Projects in progress:

  • Buried duct and soil-structure interaction;
  • Structures of materials with functional gradation;
  • Pneumatic structures;
  • Models for granular materials (metallic powders and geomaterials);
  • Geomechanical models of reservoirs.

Metallic Structures (Since 1979)

This research area is aimed at the development of steel and mixed steel-reinforced concrete construction systems, which can offer cost reduction and construction time. The industrial segments that can benefit most from the results of this research are the field of construction of multi-story buildings and sector of industrial sheds and supply distribution centers. Topics such as structures of large spatial roofing and tenso structures, mixed-slabs, mixed connections and steel structures for the oil and energy sector are also studied.

Instability and Dynamics of Structures (Since 1975)

In this area, theoretical and experimental investigations on stability loss problems in static and nonlinear dynamics of structures are developed. The stability theory of structures is linked to the fundamentals of structural mechanics and continuum mechanics. The demand for research in this area has occurred with the development of civil, naval, oceanic and aeronautical industries, with changes of structural conceptions and requirements of more accurate verification of the behavior of structures. Complex mathematical and computational models are needed to simulate such systems. Recently, the importance of this classic theme in structural engineering has been recognized in other areas of research, especially in the areas of nonlinear dynamics, vibration control and material instability. This area includes the study of instability, penetration and cavitation of hyperelastic membranes and instability of hyperelastic shells.
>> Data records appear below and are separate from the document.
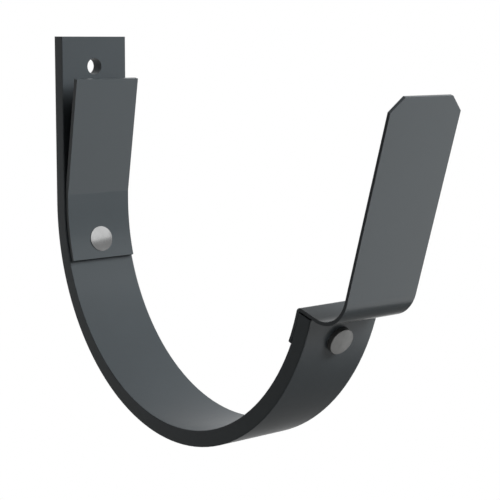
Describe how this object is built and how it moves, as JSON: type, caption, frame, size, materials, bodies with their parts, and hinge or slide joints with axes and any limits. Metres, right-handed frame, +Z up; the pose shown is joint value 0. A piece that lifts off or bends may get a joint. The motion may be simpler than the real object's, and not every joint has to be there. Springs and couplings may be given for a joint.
{
  "type": "gutter bracket",
  "caption": "Flat bar bracket for a half-round gutter, bent into a J, with a riveted sheet clip at the back and a longer folded clip with a raised flap at the front.",
  "frame": {"origin": "centre of the screw hole, on the back face of the plate that lies on the wall", "axes": "+X across the bar's width, +Y into the wall, +Z up; the bracket reaches out towards -Y"},
  "size_m": [0.025, 0.1625, 0.1235],
  "materials": {
    "coated_steel": "satin anthracite coating on steel bar",
    "coated_sheet": "satin anthracite coating on steel sheet",
    "rivet_metal": "zinc plated, dulled"
  },
  "bodies": {
    "root": {"strap": "coated_steel", "rear_clip": "coated_sheet", "front_clip": "coated_sheet", "rear_rivet": "rivet_metal", "front_rivet": "rivet_metal"}
  },
  "joints": []
}
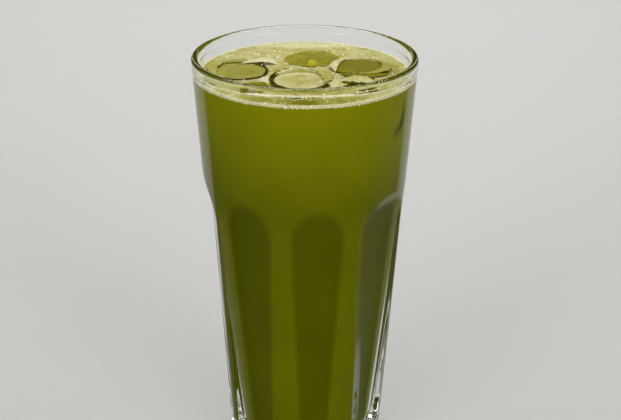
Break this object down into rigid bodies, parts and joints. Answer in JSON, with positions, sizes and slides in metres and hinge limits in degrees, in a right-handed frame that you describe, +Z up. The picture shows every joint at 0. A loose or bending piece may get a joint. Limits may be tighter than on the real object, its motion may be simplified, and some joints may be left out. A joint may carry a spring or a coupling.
{
  "type": "iced matcha latte",
  "caption": "Iced matcha latte with floating ice and pale froth, in a tall tapered drinking glass with a plain band over arched flutes.",
  "frame": {"origin": "centre of the glass's foot, at the level of the table", "axes": "+Z up along the glass's axis, -Y towards the side that the picture shows"},
  "size_m": [0.0878, 0.0878, 0.176],
  "materials": {
    "glass": "clear pressed soda-lime glass",
    "matcha": "opaque green drink, wet gloss",
    "ice": "clear melting ice",
    "froth": "fine pale froth"
  },
  "bodies": {
    "root": {"glass": "glass", "drink": "matcha", "froth": "froth", "ice_left": "ice", "ice_centre": "ice", "ice_back": "ice", "ice_right": "ice", "ice_front_right": "ice", "ice_front_left": "ice"}
  },
  "joints": []
}
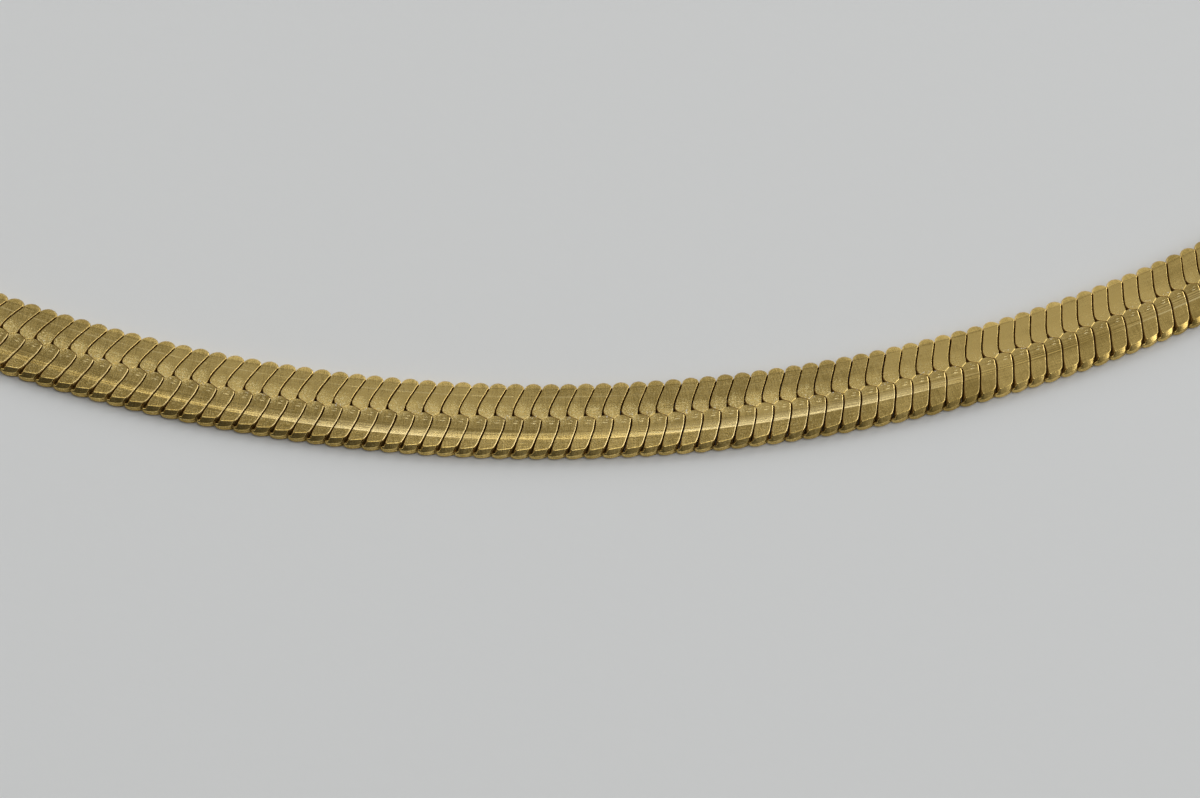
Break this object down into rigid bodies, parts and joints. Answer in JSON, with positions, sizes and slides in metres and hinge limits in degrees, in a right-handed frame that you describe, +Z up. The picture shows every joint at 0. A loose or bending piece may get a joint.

Non-Conventional Materials (Since 1990)

In recent years, with the increase of funding for research, numerous research groups were created in Brazilian universities. However, there is still a certain lack of integration between them, and works that could be shared are often overlapped.

In this research area, in addition to conducting research at PUC-Rio, it is intended to group several institutions that already develop related research, to expand the network of knowledge about the use of natural resources and agro-industrial residues, for the creation of new building materials, both for employment in urban buildings and in rural constructions. This integration will soilbe developed through joint work within four research projects, in the themes of materials development and sustainable engineering: Cementitious composites reinforced with vegetable fibers and hybrid (mix of manmade and vegetable fibers); Bamboo in engineering and construction; Raw Earth Constructions; Agro-industrial wastes as mineral additives in cementitious materials.

Boundary Element Methods (Since 1986)

Variational and mathematical fundamentals of advanced methods of analysis of structural problems and the continuum mechanics are developed.

New computational formulations of finite and boundary elements and reduced mesh are developed. Applications have been made to acoustic, dynamics and fracture mechanics problems, as well as materials with functional gradation and materials with non-local elastic properties, for finite or infinite media, single or multiply related. Contributions of a more theoretical nature include new concepts and variational methods, generalized inverse matrix theory, advanced modal analysis of structures, and solution of nonlinear eigenvalue problems.